Neoadjuvant cisplatin and paclitaxel modulate tumor-infiltrating T cells in patients with cervical cancer
Research output: Contribution to journal › Article › Academic › peer-review
Resistance to chemotherapy is widely recognized as one of the major factors limiting therapeutic efficacy and influences clinical outcomes in patients with cancer. Many studies on various tumor types have focused on combining standard-of-care chemotherapy with immunotherapy. However, for cervical cancer, the role of neoadjuvant chemotherapy (NACT) on the local immune microenvironment is largely unexplored.
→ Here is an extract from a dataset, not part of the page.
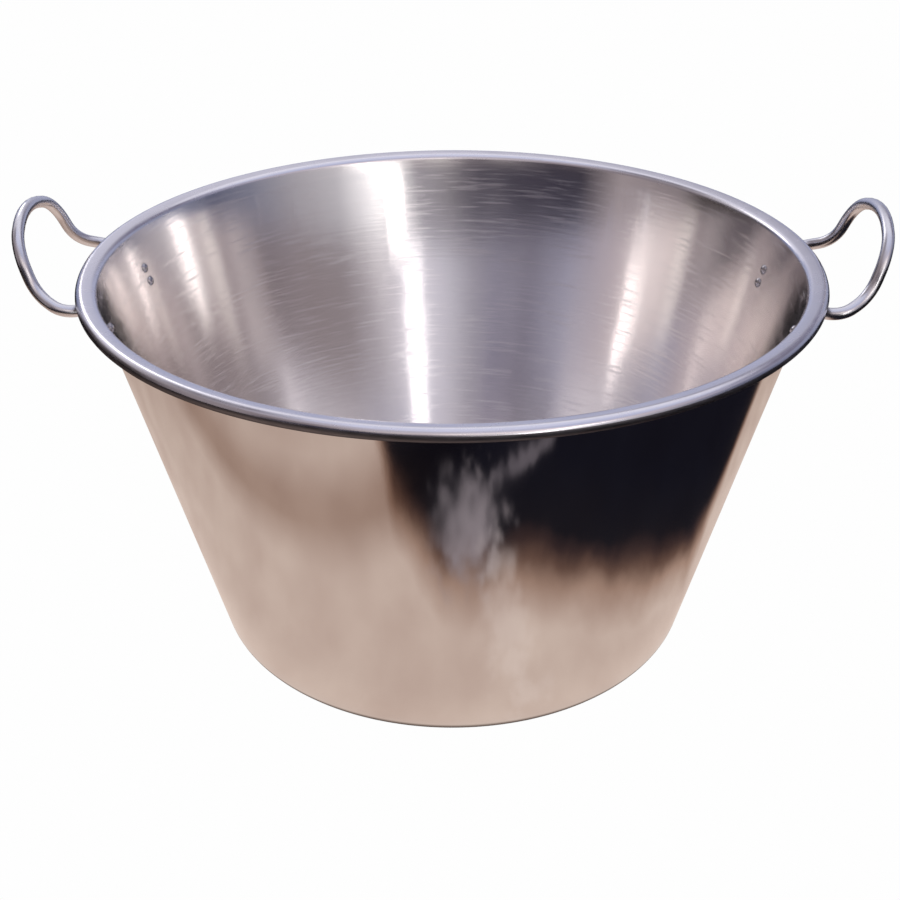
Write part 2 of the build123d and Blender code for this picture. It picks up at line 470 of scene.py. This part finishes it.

We performed a pilot study on 13 primary cervical tumor samples, before and after NACT, to phenotype and enumerate tumor-infiltrating T-cell subpopulations using multiplex immunohistochemistry (CD3, CD8, FoxP3, Ki67, and Tbet) and automated co-expression analysis software. A significant decrease in proliferating (Ki67+) CD3+CD8− T cells and FoxP3+(CD3+CD8−) regulatory T cells was observed in the tumor stroma after cisplatin and paclitaxel treatment, with increased rates of cytotoxic CD8+ T cells, including activated and CD8+Tbet+ T cells. No effect was observed on the number of tumor-infiltrating T cells in the cervical tumor microenvironment after treatment with cisplatin only. Therefore, we conclude that patients treated with cisplatin and paclitaxel had more tumor-infiltrating T-cell modulation than patients treated with cisplatin monotherapy. These findings enhance our understanding of the immune-modulating effect of chemotherapy and warrant future combination of the standard-of-care therapy with immunotherapy to improve clinical outcome in patients with cervical cancer.